=== Entries from a dataset ===
<<<<

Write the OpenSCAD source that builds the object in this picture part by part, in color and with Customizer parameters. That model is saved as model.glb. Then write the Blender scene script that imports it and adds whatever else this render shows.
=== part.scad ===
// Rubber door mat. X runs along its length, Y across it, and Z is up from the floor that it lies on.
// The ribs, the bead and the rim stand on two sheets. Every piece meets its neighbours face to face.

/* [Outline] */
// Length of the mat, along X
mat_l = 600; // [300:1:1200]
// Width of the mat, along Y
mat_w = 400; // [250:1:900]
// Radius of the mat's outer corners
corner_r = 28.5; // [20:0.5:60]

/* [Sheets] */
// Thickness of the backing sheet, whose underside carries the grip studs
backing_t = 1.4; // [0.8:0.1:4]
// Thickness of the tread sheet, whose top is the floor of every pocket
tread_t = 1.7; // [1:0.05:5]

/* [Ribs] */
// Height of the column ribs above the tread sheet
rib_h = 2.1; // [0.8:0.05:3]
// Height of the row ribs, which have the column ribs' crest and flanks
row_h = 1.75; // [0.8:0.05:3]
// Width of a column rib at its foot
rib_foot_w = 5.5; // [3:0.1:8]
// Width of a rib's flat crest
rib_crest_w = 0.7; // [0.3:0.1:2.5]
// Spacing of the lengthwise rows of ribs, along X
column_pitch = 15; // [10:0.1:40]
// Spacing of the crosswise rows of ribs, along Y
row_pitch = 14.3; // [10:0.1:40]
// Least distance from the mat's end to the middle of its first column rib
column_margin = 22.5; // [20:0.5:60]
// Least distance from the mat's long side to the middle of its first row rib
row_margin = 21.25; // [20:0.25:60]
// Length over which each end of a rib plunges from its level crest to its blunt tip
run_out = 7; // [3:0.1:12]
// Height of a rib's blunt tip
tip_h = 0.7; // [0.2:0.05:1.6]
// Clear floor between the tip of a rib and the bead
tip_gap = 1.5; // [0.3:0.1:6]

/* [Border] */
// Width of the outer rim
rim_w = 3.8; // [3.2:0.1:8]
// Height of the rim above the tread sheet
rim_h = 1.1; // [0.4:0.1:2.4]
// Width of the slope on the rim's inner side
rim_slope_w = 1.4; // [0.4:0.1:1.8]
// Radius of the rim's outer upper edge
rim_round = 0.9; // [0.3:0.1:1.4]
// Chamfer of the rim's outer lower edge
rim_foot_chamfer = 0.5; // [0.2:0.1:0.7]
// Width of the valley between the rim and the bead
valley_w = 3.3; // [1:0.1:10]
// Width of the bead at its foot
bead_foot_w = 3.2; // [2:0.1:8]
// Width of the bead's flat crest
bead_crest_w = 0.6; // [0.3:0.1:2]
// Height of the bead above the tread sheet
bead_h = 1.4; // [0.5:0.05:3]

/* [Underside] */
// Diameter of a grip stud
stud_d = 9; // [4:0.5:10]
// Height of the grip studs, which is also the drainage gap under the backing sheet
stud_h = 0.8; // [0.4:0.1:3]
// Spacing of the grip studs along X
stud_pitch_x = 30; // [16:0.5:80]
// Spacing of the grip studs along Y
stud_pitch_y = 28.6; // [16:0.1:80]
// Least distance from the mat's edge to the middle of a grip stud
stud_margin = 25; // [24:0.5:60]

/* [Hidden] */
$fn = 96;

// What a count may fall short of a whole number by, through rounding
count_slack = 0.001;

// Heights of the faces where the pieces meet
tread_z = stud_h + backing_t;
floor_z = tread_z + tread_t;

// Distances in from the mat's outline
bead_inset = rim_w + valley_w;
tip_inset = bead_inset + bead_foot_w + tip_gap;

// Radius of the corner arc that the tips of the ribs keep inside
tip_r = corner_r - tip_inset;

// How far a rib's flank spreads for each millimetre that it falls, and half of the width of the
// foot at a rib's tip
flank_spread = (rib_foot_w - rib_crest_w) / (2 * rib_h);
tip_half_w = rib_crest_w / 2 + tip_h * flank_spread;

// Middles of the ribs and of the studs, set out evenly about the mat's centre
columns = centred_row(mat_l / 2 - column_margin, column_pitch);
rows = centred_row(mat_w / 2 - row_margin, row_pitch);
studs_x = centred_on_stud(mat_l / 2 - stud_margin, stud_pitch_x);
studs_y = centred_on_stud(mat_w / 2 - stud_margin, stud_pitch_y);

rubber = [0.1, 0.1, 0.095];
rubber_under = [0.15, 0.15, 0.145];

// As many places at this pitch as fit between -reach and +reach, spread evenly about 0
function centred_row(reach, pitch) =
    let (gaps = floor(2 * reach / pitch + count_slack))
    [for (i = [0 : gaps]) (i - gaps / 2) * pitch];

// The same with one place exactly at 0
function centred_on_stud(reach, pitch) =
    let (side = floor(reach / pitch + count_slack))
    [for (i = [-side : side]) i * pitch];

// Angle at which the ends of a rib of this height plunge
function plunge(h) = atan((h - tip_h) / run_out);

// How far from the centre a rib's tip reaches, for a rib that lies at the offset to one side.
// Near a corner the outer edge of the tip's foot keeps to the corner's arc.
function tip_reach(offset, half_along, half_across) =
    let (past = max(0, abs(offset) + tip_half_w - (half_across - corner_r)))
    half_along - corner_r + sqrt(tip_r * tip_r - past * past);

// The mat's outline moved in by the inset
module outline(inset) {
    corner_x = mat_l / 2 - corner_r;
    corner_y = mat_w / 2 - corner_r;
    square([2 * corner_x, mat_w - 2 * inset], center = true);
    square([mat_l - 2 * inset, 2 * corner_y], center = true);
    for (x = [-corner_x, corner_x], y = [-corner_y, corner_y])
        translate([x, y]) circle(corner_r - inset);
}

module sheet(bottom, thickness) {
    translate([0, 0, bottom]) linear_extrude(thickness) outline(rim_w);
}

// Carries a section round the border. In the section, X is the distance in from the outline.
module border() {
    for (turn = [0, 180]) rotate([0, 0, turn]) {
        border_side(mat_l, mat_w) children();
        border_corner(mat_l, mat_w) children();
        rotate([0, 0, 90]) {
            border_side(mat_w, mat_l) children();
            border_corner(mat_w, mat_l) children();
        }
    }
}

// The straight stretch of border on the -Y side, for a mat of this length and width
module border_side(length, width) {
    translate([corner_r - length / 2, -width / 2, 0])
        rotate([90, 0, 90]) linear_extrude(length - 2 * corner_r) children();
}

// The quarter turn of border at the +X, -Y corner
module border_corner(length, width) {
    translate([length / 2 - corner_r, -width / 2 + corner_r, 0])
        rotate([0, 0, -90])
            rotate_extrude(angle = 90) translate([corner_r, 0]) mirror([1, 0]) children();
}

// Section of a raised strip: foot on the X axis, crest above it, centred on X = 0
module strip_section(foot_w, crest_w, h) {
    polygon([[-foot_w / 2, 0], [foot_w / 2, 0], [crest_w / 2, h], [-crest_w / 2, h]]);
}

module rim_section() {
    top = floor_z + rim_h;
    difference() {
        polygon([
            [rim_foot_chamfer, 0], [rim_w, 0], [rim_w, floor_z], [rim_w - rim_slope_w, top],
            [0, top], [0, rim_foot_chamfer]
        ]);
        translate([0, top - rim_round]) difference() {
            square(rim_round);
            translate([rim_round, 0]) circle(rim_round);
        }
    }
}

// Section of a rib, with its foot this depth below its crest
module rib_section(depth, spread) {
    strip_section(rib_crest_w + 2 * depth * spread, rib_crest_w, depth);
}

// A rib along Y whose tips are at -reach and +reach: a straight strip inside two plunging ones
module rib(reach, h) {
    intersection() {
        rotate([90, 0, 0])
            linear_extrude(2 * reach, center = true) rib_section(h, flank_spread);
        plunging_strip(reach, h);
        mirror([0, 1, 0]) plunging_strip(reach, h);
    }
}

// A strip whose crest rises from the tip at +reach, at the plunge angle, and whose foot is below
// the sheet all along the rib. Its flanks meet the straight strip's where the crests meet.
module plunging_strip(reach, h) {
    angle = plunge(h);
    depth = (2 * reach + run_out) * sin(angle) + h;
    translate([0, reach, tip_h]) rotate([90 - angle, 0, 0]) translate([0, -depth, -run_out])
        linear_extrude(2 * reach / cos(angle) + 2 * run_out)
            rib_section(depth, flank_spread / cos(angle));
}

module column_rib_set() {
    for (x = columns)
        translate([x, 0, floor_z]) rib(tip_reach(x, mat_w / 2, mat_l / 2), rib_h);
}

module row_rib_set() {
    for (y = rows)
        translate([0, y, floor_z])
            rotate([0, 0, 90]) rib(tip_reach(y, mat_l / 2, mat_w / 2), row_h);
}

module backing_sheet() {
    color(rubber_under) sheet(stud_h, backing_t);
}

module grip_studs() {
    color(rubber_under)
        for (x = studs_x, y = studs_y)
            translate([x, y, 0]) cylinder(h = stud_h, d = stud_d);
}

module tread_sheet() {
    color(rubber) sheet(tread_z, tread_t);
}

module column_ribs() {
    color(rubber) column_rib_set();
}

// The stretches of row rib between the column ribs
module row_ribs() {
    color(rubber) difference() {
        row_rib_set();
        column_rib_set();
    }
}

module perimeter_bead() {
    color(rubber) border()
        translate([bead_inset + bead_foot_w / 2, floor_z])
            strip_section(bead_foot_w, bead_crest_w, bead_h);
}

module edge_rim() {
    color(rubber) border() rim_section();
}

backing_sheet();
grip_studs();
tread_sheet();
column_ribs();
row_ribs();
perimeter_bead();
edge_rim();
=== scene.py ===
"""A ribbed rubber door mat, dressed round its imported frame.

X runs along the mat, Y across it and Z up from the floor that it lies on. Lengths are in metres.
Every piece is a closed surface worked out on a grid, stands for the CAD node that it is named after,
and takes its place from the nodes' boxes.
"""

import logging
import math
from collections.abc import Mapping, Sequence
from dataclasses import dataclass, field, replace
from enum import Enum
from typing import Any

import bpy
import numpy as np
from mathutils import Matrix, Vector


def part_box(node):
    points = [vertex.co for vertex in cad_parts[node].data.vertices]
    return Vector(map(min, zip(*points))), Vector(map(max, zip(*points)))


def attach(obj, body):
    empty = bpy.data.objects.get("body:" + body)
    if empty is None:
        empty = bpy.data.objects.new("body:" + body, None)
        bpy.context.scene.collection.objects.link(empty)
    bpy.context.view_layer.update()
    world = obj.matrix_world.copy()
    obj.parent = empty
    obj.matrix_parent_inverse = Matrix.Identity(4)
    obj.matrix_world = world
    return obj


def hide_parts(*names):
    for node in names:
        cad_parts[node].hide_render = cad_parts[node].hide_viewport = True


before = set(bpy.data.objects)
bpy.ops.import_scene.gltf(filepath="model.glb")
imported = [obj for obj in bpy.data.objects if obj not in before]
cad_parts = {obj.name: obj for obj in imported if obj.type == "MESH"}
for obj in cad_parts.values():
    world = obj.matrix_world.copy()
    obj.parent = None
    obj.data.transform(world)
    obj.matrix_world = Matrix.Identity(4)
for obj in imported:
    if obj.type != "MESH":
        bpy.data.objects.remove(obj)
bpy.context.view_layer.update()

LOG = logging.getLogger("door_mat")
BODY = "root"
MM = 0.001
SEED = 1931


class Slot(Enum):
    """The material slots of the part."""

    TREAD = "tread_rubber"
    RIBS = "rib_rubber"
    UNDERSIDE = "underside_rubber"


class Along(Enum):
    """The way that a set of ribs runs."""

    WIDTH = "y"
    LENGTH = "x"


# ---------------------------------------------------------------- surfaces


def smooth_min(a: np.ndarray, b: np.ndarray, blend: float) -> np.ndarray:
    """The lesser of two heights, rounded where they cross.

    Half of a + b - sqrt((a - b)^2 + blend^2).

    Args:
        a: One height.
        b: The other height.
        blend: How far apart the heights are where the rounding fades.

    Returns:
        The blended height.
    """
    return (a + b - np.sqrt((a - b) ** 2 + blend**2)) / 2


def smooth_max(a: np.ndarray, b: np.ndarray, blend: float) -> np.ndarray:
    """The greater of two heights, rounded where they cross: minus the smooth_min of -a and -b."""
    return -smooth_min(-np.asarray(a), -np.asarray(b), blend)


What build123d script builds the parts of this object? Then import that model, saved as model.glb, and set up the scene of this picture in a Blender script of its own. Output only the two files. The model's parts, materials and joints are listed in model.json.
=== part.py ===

>>>>

=== Task description ===
Exactly and exclusively, repeat the lines from the line that contains "What build123d script" through the end of the records, both ends included.

=== Task answer ===
What build123d script builds the parts of this object? Then import that model, saved as model.glb, and set up the scene of this picture in a Blender script of its own. Output only the two files. The model's parts, materials and joints are listed in model.json.
=== part.py ===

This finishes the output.